Pentagon reopens tanker bid, promises 'fair' deal
WASHINGTON: The Pentagon unveiled final terms for a high-stakes competition to build new US aerial refueling tankers, promising a fair contest for aviation rivals Boeing and Airbus parent EADS.
The approach favored neither firm and the Pentagon had steered "straight down the middle," Deputy Defense Secretary William Lynn told reporters.
The 35-billion-dollar competition will be "fair, it's going to be open, it's going to be transparent," he said.
Wednesday's announcement marks the third attempt to replace the aging tanker aircraft fleet after years of controversy and scandal,
The final guidelines clarified technical requirements for the aircraft and allowed some flexibility to industry on contract pricing, but the basic terms for the deal have not dramatically changed since a draft proposal was issued in September, Lynn said.
Despite promises of a fair contest, it remained unclear if the European Aeronautic Defence and Space Company and its partner Northrop Grumman would bid on the contract after accusing the Pentagon of favoring arch-rival Boeing.
Northrop said Wednesday it had received the US Air Force's request for proposals (RFP) for the new tanker plane but did not say if it would follow through on threats to withdraw from the bidding.
Boeing meanwhile said it was disappointed.
"While we appreciated the open dialogue with the Air Force throughout this process, we are disappointed that the RFP does not address some of our key concerns," said Jean Chamberlin, vice president and general manager of the Boeing USAF Tanker Program.
He said the proposal failed to take into account that Airbus enjoyed what he called an unfair advantage due to subsidies from European governments.
Boeing also had concerns about how costs associated with fuel and the construction of hangars and runways would "be factored into consideration of the competing bids," he said.
The dispute over aircraft subsidies, which is before the World Trade Organization, would not be considered in the competition, US officials said, as the disagreement may not be resolved for years.

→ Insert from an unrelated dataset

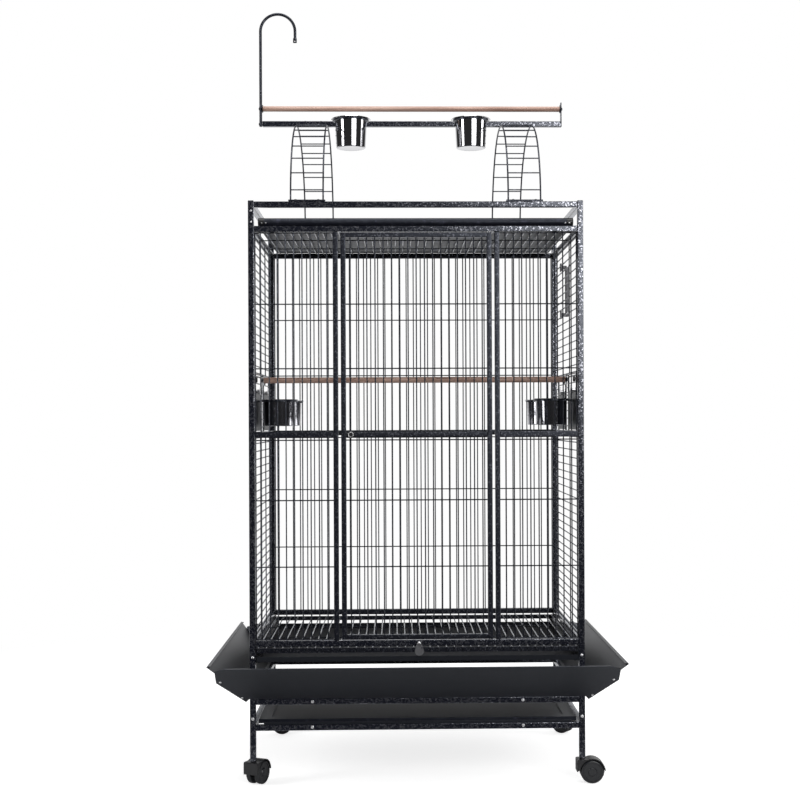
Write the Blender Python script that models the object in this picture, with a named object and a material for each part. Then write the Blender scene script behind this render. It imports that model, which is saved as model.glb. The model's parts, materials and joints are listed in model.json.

Lynn also said the Pentagon had back-up plans if EADS and Northrop bowed out, but said the Pentagon remained hopeful both sides would participate.
"There are options for pursuing an alternative if we don't have two bidders," he said.
The contract calls for 179 tankers to be built, a coveted project for members of Congress anxious to bring jobs to their states.
Senator Richard Shelby of Alabama, where EADS plans to assemble the planes if it wins the deal, blasted the terms for the contest as unfair.
The final proposal "clearly favors a smaller, less capable airframe and I am concerned the department may not get two competitive bids in this process," he said in a statement.
The Pentagon has struggled since 2003 to get a new tanker built.
A contract for the tankers was awarded in February 2008 to Northrop and EADS, but the deal was later withdrawn after Boeing successfully appealed the decision to the Government Accountability Office (GAO), the investigative arm of Congress.
In 2003, the Pentagon awarded a contract to Boeing but later suspended the deal after an ethics scandal involving a company executive and an Air Force official. The Air Force official was later convicted of criminal conspiracy.
Military commanders view the planned KC-X aircraft as crucial to sustaining US air power and are anxious to replace the older Boeing KC-135 Stratotankers that date back to the 1950s.
In the last competition, EADS and Northrop offered a modified version of the Airbus 330, while Boeing proposed an altered 767 in its bid.
The Pentagon expected to receive bids within 75 days on the new proposal and would pick a winner for the contract before the end of the summer, officials said.
Lynn said the competition was designed to secure the "best value" offer that would weigh price along with other factors including technical features and performance.
EADS and Northrop have charged that the previous draft proposal stressed price without taking into account their plane's advantages.